__Exercise requirements__
Present the data once more in exactly its original form.

[Modeling code records]

☆ ☆ ☆ ☆

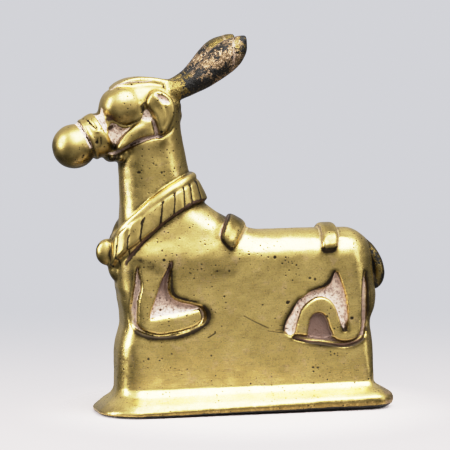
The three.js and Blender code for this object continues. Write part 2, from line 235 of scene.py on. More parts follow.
def slabSolid():
    half, side, inset = slab["plinthLength"] / 2, slab["plinthWidth"] / 2, slab["footInset"]
    corner, rearCorner = slab["plinthFront"], slab["plinthCorner"]
    plinthHeight, waist, pinch = slab["plinthHeight"], slab["waistHeight"], slab["waistPinch"]
    blockFront, bodyCorner = slab["blockFront"], slab["bodyCorner"]
    chestCorner, rumpCorner = slab["chestCorner"], slab["rumpCorner"]
    blockFace, rump = chestX - slab["frontOut"], slab["rumpOut"] - chestX

    def rim(edge, x):
        return mix(slab["frontRim"][edge], slab["rearRim"][edge], np.clip((x / half + 1) / 2, 0, 1))

    rings = [slabRing(0, inset - half, half - inset, side - inset, corner - inset, rearCorner - inset)]
    for share in np.linspace(0, 1, 9):  # the rim's edge is a little rounded
        tuck = slab["rimRound"] * (1 - math.sqrt(max(1 - (2 * share - 1) ** 2, 0)))
        rings.append(slabRing(
            lambda x, t=share: mix(rim(0, x), rim(1, x), t),
            tuck - half, half - tuck, side - tuck, corner - tuck, rearCorner - tuck,
        ))
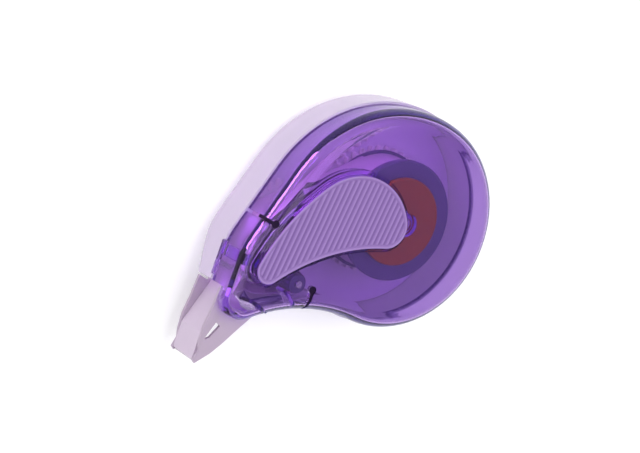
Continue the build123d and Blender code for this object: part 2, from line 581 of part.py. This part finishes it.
# ---------------------------------------------------------------- every piece
PIECES = {
    "back_cover": back_cover(),
    "back_grip_pad": Pos(BACK_PAD_SHIFT, 0, 0)
    * ribbed_pad(BACK_PAD_SET_IN, BACK_PAD_DEPTH, BACK_PAD_SET_IN, 1),
    "front_cover": front_cover(),
    "grip_pad": ribbed_pad(PAD_LOW, PAD_TOP, PAD_TOP, -1),
    "cartridge_frame": cartridge_frame(),
    "applicator_head": applicator_head(),
    "nose_guide_pin": ring(NOSE_PIN_AT, 0, NOSE_PIN_R, HEAD_LOW + CHEEK_T, HEAD_HIGH),
    "drive_gear": drive_gear(),
    "clutch_ring": clutch_ring(),
    "hub_disc": hub_disc(),
    "supply_core": supply_core(),
    "supply_disc": supply_disc(),
    "supply_tape_roll": ring((0, 0), SUPPLY_CORE_R, SUPPLY_ROLL_R, TAPE_LOW, TAPE_HIGH),
    "takeup_gear": takeup_gear(),
    "takeup_core": takeup_core(),
    "takeup_disc": takeup_disc(),
    "takeup_wind": ring(TAKEUP_AT, TAKEUP_CORE_R, TAKEUP_WIND_R, TAPE_LOW, TAPE_HIGH),
    "guide_roller": ring(
        GUIDE_ROLLER_AT, GUIDE_PIN_R + RUN_FIT, GUIDE_ROLLER_R,
        TAPE_LOW - GUIDE_ROLLER_OVERHANG, TAPE_HIGH + GUIDE_ROLLER_OVERHANG,
    ),
    "guide_roller_pin": ring(GUIDE_ROLLER_AT, 0, GUIDE_PIN_R, FRAME_Z, TAPE_HIGH + GUIDE_PIN_OVERHANG),
    "feed_tape": feed_strand(),
    "return_liner": return_strand(),
}

for name, piece in PIECES.items():
    export_step(piece, f"parts/{name}.step")
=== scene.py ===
import math

import bmesh
import bpy
import numpy as np
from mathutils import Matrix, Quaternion, Vector


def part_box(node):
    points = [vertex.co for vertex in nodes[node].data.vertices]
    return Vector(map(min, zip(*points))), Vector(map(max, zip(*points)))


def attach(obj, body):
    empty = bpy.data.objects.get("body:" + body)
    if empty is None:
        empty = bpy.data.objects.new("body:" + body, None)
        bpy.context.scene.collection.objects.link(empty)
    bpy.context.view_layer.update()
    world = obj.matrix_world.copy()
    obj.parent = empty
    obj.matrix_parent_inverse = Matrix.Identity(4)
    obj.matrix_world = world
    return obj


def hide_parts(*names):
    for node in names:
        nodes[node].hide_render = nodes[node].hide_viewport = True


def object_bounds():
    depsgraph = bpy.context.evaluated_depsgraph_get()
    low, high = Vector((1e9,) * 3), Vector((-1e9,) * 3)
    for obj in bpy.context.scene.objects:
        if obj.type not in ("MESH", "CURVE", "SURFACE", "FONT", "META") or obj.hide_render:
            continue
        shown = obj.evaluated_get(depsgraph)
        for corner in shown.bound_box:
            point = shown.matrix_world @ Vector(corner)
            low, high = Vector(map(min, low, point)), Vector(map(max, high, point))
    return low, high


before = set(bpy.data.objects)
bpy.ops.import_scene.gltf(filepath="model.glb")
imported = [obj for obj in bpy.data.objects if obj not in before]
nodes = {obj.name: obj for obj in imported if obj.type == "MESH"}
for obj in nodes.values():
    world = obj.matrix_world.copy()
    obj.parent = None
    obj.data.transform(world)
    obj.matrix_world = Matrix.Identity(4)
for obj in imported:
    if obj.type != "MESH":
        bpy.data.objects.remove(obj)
CAD_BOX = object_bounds()


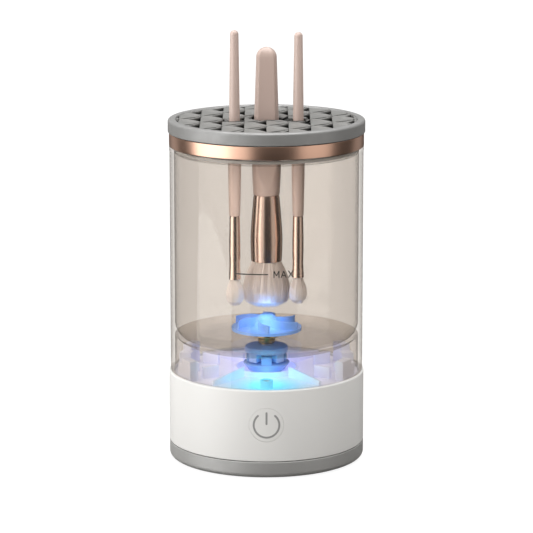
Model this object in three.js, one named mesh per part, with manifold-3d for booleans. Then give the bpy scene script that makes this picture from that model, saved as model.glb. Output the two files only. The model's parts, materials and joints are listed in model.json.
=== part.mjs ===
// Makeup brush cleaner: a motor base, a clear tank with an impeller, and a lid that holds the brushes.
// Millimetres, +Z up, the front faces -Y. The origin is the centre of the foot on the table.
import * as THREE from 'three';
import { mergeVertices } from 'three/addons/utils/BufferGeometryUtils.js';
import Module from 'manifold-3d';

const wasm = await Module();
wasm.setup();

// ---- driving dimensions -------------------------------------------------------------------------
const GAP = 0.3;                 // between pieces that touch or slide

const BASE_RADIUS = 50;          // white housing and grey bottom cover
const BASE_WALL = 2.7;
const COVER_UNDERSIDE = 0.4;     // the foot ring stands this much proud of the cover
const COVER_FLOOR = 3;           // top of the cover's floor
const COVER_TOP = 8.7;
const LIP_TOP = 12;              // locating lip inside the housing
const HOUSING_TOP = 45.5;

const DECK_BOTTOM = 42.2;        // frosted deck that closes the base under the tank
const DECK_TOP = 44.2;
const DECK_POST_RADIUS = 38;     // circle of the four screw posts
const DECK_POST_TOP = 48.4;

const TANK_RADIUS = 49.3;
const TANK_WALL = 2.3;
const TANK_BOTTOM = HOUSING_TOP + GAP;
const TANK_TOP = 161.7;
const FLOOR_TOP = 62;
const FLOOR_THICKNESS = 2.4;
const FLOOR_CORNER = 9;          // inner radius where the floor turns up into the wall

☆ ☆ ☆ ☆

__Task answer__
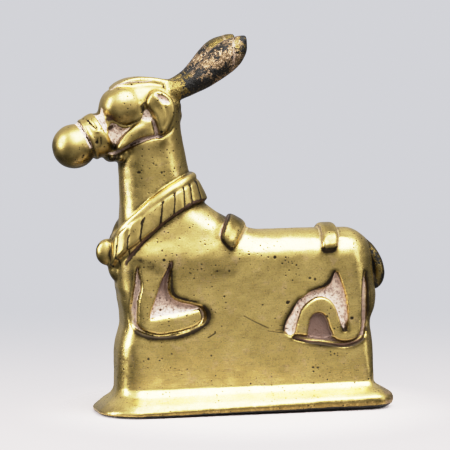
The three.js and Blender code for this object continues. Write part 2, from line 235 of scene.py on. More parts follow.
def slabSolid():
    half, side, inset = slab["plinthLength"] / 2, slab["plinthWidth"] / 2, slab["footInset"]
    corner, rearCorner = slab["plinthFront"], slab["plinthCorner"]
    plinthHeight, waist, pinch = slab["plinthHeight"], slab["waistHeight"], slab["waistPinch"]
    blockFront, bodyCorner = slab["blockFront"], slab["bodyCorner"]
    chestCorner, rumpCorner = slab["chestCorner"], slab["rumpCorner"]
    blockFace, rump = chestX - slab["frontOut"], slab["rumpOut"] - chestX

    def rim(edge, x):
        return mix(slab["frontRim"][edge], slab["rearRim"][edge], np.clip((x / half + 1) / 2, 0, 1))

    rings = [slabRing(0, inset - half, half - inset, side - inset, corner - inset, rearCorner - inset)]
    for share in np.linspace(0, 1, 9):  # the rim's edge is a little rounded
        tuck = slab["rimRound"] * (1 - math.sqrt(max(1 - (2 * share - 1) ** 2, 0)))
        rings.append(slabRing(
            lambda x, t=share: mix(rim(0, x), rim(1, x), t),
            tuck - half, half - tuck, side - tuck, corner - tuck, rearCorner - tuck,
        ))
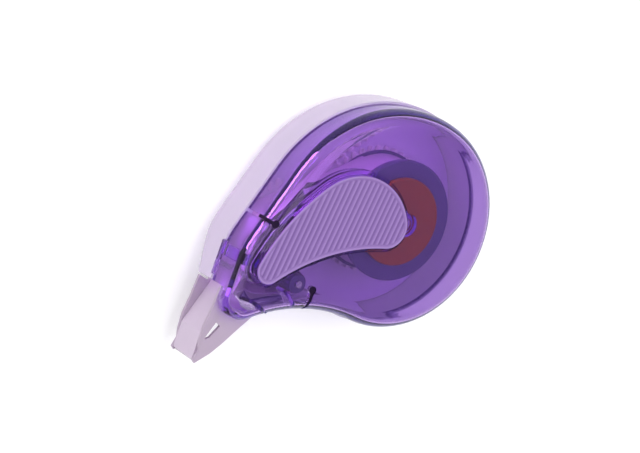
Continue the build123d and Blender code for this object: part 2, from line 581 of part.py. This part finishes it.
# ---------------------------------------------------------------- every piece
PIECES = {
    "back_cover": back_cover(),
    "back_grip_pad": Pos(BACK_PAD_SHIFT, 0, 0)
    * ribbed_pad(BACK_PAD_SET_IN, BACK_PAD_DEPTH, BACK_PAD_SET_IN, 1),
    "front_cover": front_cover(),
    "grip_pad": ribbed_pad(PAD_LOW, PAD_TOP, PAD_TOP, -1),
    "cartridge_frame": cartridge_frame(),
    "applicator_head": applicator_head(),
    "nose_guide_pin": ring(NOSE_PIN_AT, 0, NOSE_PIN_R, HEAD_LOW + CHEEK_T, HEAD_HIGH),
    "drive_gear": drive_gear(),
    "clutch_ring": clutch_ring(),
    "hub_disc": hub_disc(),
    "supply_core": supply_core(),
    "supply_disc": supply_disc(),
    "supply_tape_roll": ring((0, 0), SUPPLY_CORE_R, SUPPLY_ROLL_R, TAPE_LOW, TAPE_HIGH),
    "takeup_gear": takeup_gear(),
    "takeup_core": takeup_core(),
    "takeup_disc": takeup_disc(),
    "takeup_wind": ring(TAKEUP_AT, TAKEUP_CORE_R, TAKEUP_WIND_R, TAPE_LOW, TAPE_HIGH),
    "guide_roller": ring(
        GUIDE_ROLLER_AT, GUIDE_PIN_R + RUN_FIT, GUIDE_ROLLER_R,
        TAPE_LOW - GUIDE_ROLLER_OVERHANG, TAPE_HIGH + GUIDE_ROLLER_OVERHANG,
    ),
    "guide_roller_pin": ring(GUIDE_ROLLER_AT, 0, GUIDE_PIN_R, FRAME_Z, TAPE_HIGH + GUIDE_PIN_OVERHANG),
    "feed_tape": feed_strand(),
    "return_liner": return_strand(),
}

for name, piece in PIECES.items():
    export_step(piece, f"parts/{name}.step")
=== scene.py ===
import math

import bmesh
import bpy
import numpy as np
from mathutils import Matrix, Quaternion, Vector


def part_box(node):
    points = [vertex.co for vertex in nodes[node].data.vertices]
    return Vector(map(min, zip(*points))), Vector(map(max, zip(*points)))


def attach(obj, body):
    empty = bpy.data.objects.get("body:" + body)
    if empty is None:
        empty = bpy.data.objects.new("body:" + body, None)
        bpy.context.scene.collection.objects.link(empty)
    bpy.context.view_layer.update()
    world = obj.matrix_world.copy()
    obj.parent = empty
    obj.matrix_parent_inverse = Matrix.Identity(4)
    obj.matrix_world = world
    return obj


def hide_parts(*names):
    for node in names:
        nodes[node].hide_render = nodes[node].hide_viewport = True


def object_bounds():
    depsgraph = bpy.context.evaluated_depsgraph_get()
    low, high = Vector((1e9,) * 3), Vector((-1e9,) * 3)
    for obj in bpy.context.scene.objects:
        if obj.type not in ("MESH", "CURVE", "SURFACE", "FONT", "META") or obj.hide_render:
            continue
        shown = obj.evaluated_get(depsgraph)
        for corner in shown.bound_box:
            point = shown.matrix_world @ Vector(corner)
            low, high = Vector(map(min, low, point)), Vector(map(max, high, point))
    return low, high


before = set(bpy.data.objects)
bpy.ops.import_scene.gltf(filepath="model.glb")
imported = [obj for obj in bpy.data.objects if obj not in before]
nodes = {obj.name: obj for obj in imported if obj.type == "MESH"}
for obj in nodes.values():
    world = obj.matrix_world.copy()
    obj.parent = None
    obj.data.transform(world)
    obj.matrix_world = Matrix.Identity(4)
for obj in imported:
    if obj.type != "MESH":
        bpy.data.objects.remove(obj)
CAD_BOX = object_bounds()


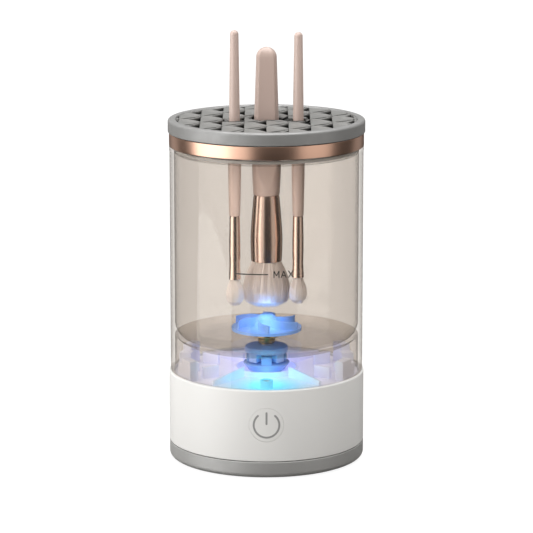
Model this object in three.js, one named mesh per part, with manifold-3d for booleans. Then give the bpy scene script that makes this picture from that model, saved as model.glb. Output the two files only. The model's parts, materials and joints are listed in model.json.
=== part.mjs ===
// Makeup brush cleaner: a motor base, a clear tank with an impeller, and a lid that holds the brushes.
// Millimetres, +Z up, the front faces -Y. The origin is the centre of the foot on the table.
import * as THREE from 'three';
import { mergeVertices } from 'three/addons/utils/BufferGeometryUtils.js';
import Module from 'manifold-3d';

const wasm = await Module();
wasm.setup();

// ---- driving dimensions -------------------------------------------------------------------------
const GAP = 0.3;                 // between pieces that touch or slide

const BASE_RADIUS = 50;          // white housing and grey bottom cover
const BASE_WALL = 2.7;
const COVER_UNDERSIDE = 0.4;     // the foot ring stands this much proud of the cover
const COVER_FLOOR = 3;           // top of the cover's floor
const COVER_TOP = 8.7;
const LIP_TOP = 12;              // locating lip inside the housing
const HOUSING_TOP = 45.5;

const DECK_BOTTOM = 42.2;        // frosted deck that closes the base under the tank
const DECK_TOP = 44.2;
const DECK_POST_RADIUS = 38;     // circle of the four screw posts
const DECK_POST_TOP = 48.4;

const TANK_RADIUS = 49.3;
const TANK_WALL = 2.3;
const TANK_BOTTOM = HOUSING_TOP + GAP;
const TANK_TOP = 161.7;
const FLOOR_TOP = 62;
const FLOOR_THICKNESS = 2.4;
const FLOOR_CORNER = 9;          // inner radius where the floor turns up into the wall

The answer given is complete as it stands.